Tiptree United
- Full name: Tiptree United Football Club
- Nickname: The Jam Makers
- Founded: 1933
- Dissolved: 2010
- Ground: Chapel Road, Tiptree
- Capacity: 2,000
| Home colours | Away colours |

= Tiptree United F.C. =

Tiptree United F.C. was an English football club based in Tiptree, Essex. Established in 1933, the club was absorbed into Maldon Town in 2010, creating Maldon & Tiptree.

==History==
The club was founded in 1933 by a merger of Anchor Press of the Essex & Suffolk Border League and Tiptree Heath of the Kelvedon & District League. The new club joined both the Braintree & District League and Division Two of the North Essex League, winning the former in their first season. They then moved to the Brightlingsea & District League, winning the league and league cup double in their debut season. In 1935 they absorbed fellow Brightlingsea & District League club Tiptree Rovers, and the following season they won the league cup again. In 1936 they re-entered the North Essex League but also continued to run a team in the Brightlingsea & District League. The following season they entered another team into the Braintree & District League. After playing in three leagues during the 1937–38 season, they left the Brightlingsea & District League and remained members of the other two for 1938–39.
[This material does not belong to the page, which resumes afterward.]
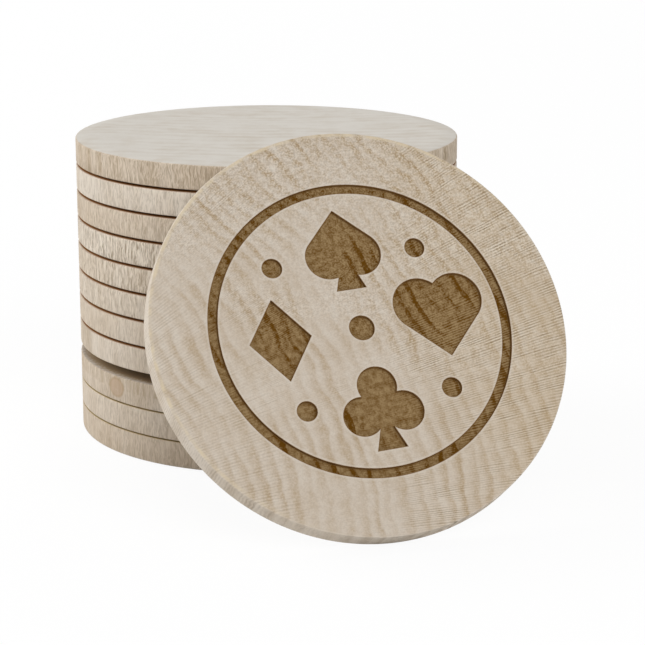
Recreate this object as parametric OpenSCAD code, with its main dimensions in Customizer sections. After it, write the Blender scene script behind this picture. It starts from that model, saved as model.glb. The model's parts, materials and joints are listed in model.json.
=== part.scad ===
// A free-standing set of round wooden game tokens: a stack of plain ones, and one engraved
// token that stands on its rim in front and leans back on the stack. Every token is a slice
// sawn across a turned rod, so its grain runs along its own axis.
// Lengths are millimetres and Z is up. The origin is the centre of the bottom token's underside.
// The set is seen from -Y, with +X to the right.

/* [Token] */
// Diameter of every token
token_d = 40; // [30:0.5:60]
// Thickness of every token
token_t = 2.75; // [2:0.05:5]
// Radius of the eased edge around both faces of a token
edge_r = 0.15; // [0.05:0.05:0.5]
// How far each sanded face falls away at the rim
fall = 0.14; // [0:0.01:0.3]
// Width of the band along the rim in which the face falls away
fall_w = 1.6; // [1:0.1:4]

/* [Stack] */
// Number of plain tokens in the stack
stack_count = 11; // [4:1:14]
// Number of tokens at the foot of the stack, of which the uppermost has cupped and carries the rest
foot_count = 3; // [1:1:3]
// How far the faces of the tokens at the foot fall away at the rim
foot_fall = 0.05; // [0:0.01:0.3]
// How far the middle of the cupped token has risen
cup = 0.9; // [0:0.1:1.5]
// Diameter of the flat on the cupped token's crown
crown_d = 8; // [4:0.5:20]

/* [Leaning token] */
// Angle between the leaning token's face and the vertical
lean = 34.5; // [20:0.5:50]
// Turn of the leaning token about the vertical, towards +X
lean_turn = 14; // [-30:0.5:30]
// Sideways shift of the leaning token along its own face
lean_side = 0.9; // [-6:0.1:6]
// Clearance between the leaning token's back and the edge that it leans on
lean_gap = 0.1; // [0.05:0.05:0.5]

/* [Engraving] */
// Depth of the engraving in the leaning token's face
engrave_depth = 0.35; // [0.1:0.05:0.8]
// Turn of the whole engraved design on the face, counterclockwise
design_turn = 5; // [-180:1:180]
// Outer diameter of the engraved border ring
ring_d = 29; // [27:0.5:29]
// Width of the border ring's line
ring_w = 0.9; // [0.4:0.1:1.2]
// Height of each of the four card-suit signs
suit_h = 8; // [5:0.1:8]
// Distance from the token's centre to the middle of each sign
suit_place = 7.9; // [7:0.1:8]
// Diameter of the dot in the middle of the design
centre_dot_d = 2.4; // [1:0.1:4]
// Diameter of the four dots between the signs
side_dot_d = 1.9; // [1:0.1:2.4]
// Distance from the token's centre to each of the four dots
side_dot_place = 10; // [9:0.1:10.5]

/* [Hidden] */
$fn = 96;
// Every cut runs past the surface by this much
cut_over = 1;
// Wood colour, and how much darker each token of the stack is than the palest one
wood = [0.83, 0.77, 0.68];
tone_shares = [1, 0.96, 0.99, 0.94, 0.98];

token_r = token_d / 2;
// Radius inside which a face doesn't fall away
level_r = token_r - fall_w;
crown_r = crown_d / 2;
stack_h = stack_count * token_t + cup;

// Steps in which a cupped face goes down from its crown
cup_steps = 8;
cup_radii = [for (k = [0 : cup_steps]) crown_r + (level_r - crown_r) * k / cup_steps];

// How far a face stands over a flat one at radius r, where its middle has risen by c
function rise(r, c) = c * (1 - pow((r - crown_r) / (level_r - crown_r), 2));

// Height over the table at which token i of the stack lies
function lie_height(i) = (i - 1) * token_t + (i > foot_count ? cup : 0);

// Horizontal distance from the stack's axis to the middle of the leaning token's lowest edge. Its
// back leans on the eased top edge of the stack, or its upper edge on the side of a taller stack.
foot_on_edge =
    token_r - edge_r + (stack_h - fall - 2 * edge_r) * tan(lean)
    + (fall + 2 * edge_r + lean_gap) / cos(lean);
foot_on_side = token_r + lean_gap + edge_r + 2 * (token_r - edge_r) * sin(lean);
foot_y = min(foot_on_edge, foot_on_side);

// A heart is a square on its corner with a half-square circle on each upper side; these give
// its square's side and the height of the square's middle, as shares of the heart's height
heart_side_share = 1 / (0.5 + 3 / (2 * sqrt(2)));
heart_rise_share = -(0.5 - 1 / (2 * sqrt(2))) * heart_side_share / 2;

// Shares of a sign's height
diamond_width_share = 0.74;
spade_leaf_share = 0.84;
stem_top_share = 0.06;
stem_foot_share = 0.36;
stem_height_share = 0.4;
club_leaf_share = 0.47;
club_spread_share = 0.25;
club_low_share = -0.07;
club_core_share = 0.3;
club_core_low_share = -0.03;

// Names count from the bottom of the stack: stack_token_01, stack_token_02 and so on
function stack_name(i) = str("stack_token_", i < 10 ? "0" : "", i);

// A plain token that lies on z = 0. Its faces fall away by f at the rim, so that a thin dark gap
// shows between two tokens of a stack, and both edges are eased. With c, it has cupped: it keeps
// its thickness, but its middle has risen by c.
module token_blank(f, c = 0) {
    edge_rise = f + edge_r;
    radii = c > 0 ? cup_radii : [level_r];
    last = len(radii) - 1;
    rotate_extrude() {
        polygon(concat(
            [[0, c]],
            [for (r = radii) [r, rise(r, c)]],
            [[token_r - edge_r, f], [token_r - edge_r, token_t - f]],
            [for (k = [last : -1 : 0]) [radii[k], token_t + rise(radii[k], c)]],
            [[0, token_t + c]]
        ));
        translate([level_r, edge_rise])
            square([fall_w, token_t - 2 * edge_rise]);
        for (z = [edge_rise, token_t - edge_rise])
            translate([token_r - edge_r, z])
                circle(edge_r);
    }
}

// Token number i of the stack, counted from the bottom
module stack_token(i) {
    color(wood * tone_shares[i % len(tone_shares)])
        translate([0, 0, lie_height(i)])
            token_blank(i > foot_count ? fall : foot_fall, i == foot_count ? cup : 0);
}

// A heart of height h around the origin
module heart(h) {
    side = h * heart_side_share;
    translate([0, h * heart_rise_share])
        rotate(45) {
            square(side, center = true);
            translate([side / 2, 0])
                circle(d = side);
            translate([0, side / 2])
                circle(d = side);
        }
}

// The flared stem under a spade or a club of height h
module stem(h) {
    top = h * (stem_height_share - 1 / 2);
    polygon([
        [-h * stem_foot_share / 2, -h / 2],
        [h * stem_foot_share / 2, -h / 2],
        [h * stem_top_share / 2, top],
        [-h * stem_top_share / 2, top]
    ]);
}

// A spade of height h around the origin: a heart on its head, on a stem
module spade(h) {
    leaf = h * spade_leaf_share;
    translate([0, (h - leaf) / 2])
        rotate(180)
            heart(leaf);
    stem(h);
}

// A club of height h around the origin: three round leaves on a stem, with a core between them
module club(h) {
    leaf = h * club_leaf_share;
    translate([0, (h - leaf) / 2])
        circle(d = leaf);
    for (side = [-1, 1])
        translate([side * h * club_spread_share, h * club_low_share])
            circle(d = leaf);
    translate([0, h * club_core_low_share])
        rotate(45)
            square(h * club_core_share / sqrt(2), center = true);
    stem(h);
}

// A diamond of height h around the origin
module diamond(h) {
    w = h * diamond_width_share;
    polygon([[0, -h / 2], [w / 2, 0], [0, h / 2], [-w / 2, 0]]);
}

// The whole engraved design, flat: a border ring, four card-suit signs and five dots
module design() {
    difference() {
        circle(d = ring_d);
        circle(d = ring_d - 2 * ring_w);
    }
    translate([0, suit_place])
        spade(suit_h);
    translate([suit_place, 0])
        heart(suit_h);
    translate([0, -suit_place])
        club(suit_h);
    translate([-suit_place, 0])
        diamond(suit_h);
    circle(d = centre_dot_d);
    for (a = [45 : 90 : 315])
        rotate(a)
            translate([side_dot_place, 0])
                circle(d = side_dot_d);
}

// Puts a token that lies face up on z = 0 on its rim, leaning back on the stack
module lean_on_stack() {
    rotate(lean_turn)
        translate([lean_side, -foot_y, edge_r])
            rotate([90 - lean, 0, 0])
                translate([0, token_r - edge_r, -fall - edge_r])
                    children();
}

// The token in front, with the design cut into its face
module engraved_token() {
    color(wood)
        lean_on_stack()
            difference() {
                token_blank(fall);
                translate([0, 0, token_t - engrave_depth])
                    linear_extrude(engrave_depth + cut_over)
                        rotate(design_turn)
                            design();
            }
}

for (i = [1 : stack_count])
    stack_token(i);
engraved_token();
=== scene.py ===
"""A stack of plain wooden game tokens, and an engraved one that leans on it.

Every token is a slice of beech sawn across the grain, sanded on both faces and left bare. The
engraved one has a border ring, four card-suit signs and five dots burnt into its face.
Sizes are metres, except in the shaders, which work in millimetres of the token's own frame:
z runs through the token from its back to its face, and y runs up its face.
"""

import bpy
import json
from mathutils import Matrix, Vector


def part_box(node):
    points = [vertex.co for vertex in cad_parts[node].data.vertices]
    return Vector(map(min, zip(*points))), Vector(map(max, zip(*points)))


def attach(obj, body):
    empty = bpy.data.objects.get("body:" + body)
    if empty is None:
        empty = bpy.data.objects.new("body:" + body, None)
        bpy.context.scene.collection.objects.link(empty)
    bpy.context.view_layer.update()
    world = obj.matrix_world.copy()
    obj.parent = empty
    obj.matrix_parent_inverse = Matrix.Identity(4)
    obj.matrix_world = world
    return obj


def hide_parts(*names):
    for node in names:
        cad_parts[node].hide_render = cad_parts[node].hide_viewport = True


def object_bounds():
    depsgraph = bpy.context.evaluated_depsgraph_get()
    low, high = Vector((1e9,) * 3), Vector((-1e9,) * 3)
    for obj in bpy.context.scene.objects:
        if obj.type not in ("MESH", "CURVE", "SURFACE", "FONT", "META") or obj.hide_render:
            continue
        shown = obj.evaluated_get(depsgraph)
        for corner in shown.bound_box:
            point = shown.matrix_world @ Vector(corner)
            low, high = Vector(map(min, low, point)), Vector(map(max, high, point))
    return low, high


bl_info = {
    "name": "Wooden game tokens",
    "version": (1, 0, 0),
    "blender": (4, 5, 0),
    "location": "View3D > Sidebar > Tokens",
    "description": "Stack of plain wooden tokens with an engraved one leaning on it",
    "category": "Add Mesh",
}

import json
import math
from collections import namedtuple

import bmesh
import bpy
from bpy.props import FloatProperty, FloatVectorProperty, IntProperty, PointerProperty
from mathutils import Euler, Matrix, Vector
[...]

After World War II the club spent the 1945–46 season in the Colchester & District Combination before rejoining the North Essex League in 1946. They won Division Two in 1946–47 and were promoted the following season. In 1949 they switched to Division One of the Colchester & East Essex League, which they won at the first attempt, earning promotion to the Premier Division. In 1956 they were relegated back to Division One. However, they won Division One in 1960–61 and the Premier Division in 1961–62. After winning the Premier Division they moved up to Division One of the Essex & Suffolk Border League. They finished as runners-up in their first season and were promoted to the Premier Division.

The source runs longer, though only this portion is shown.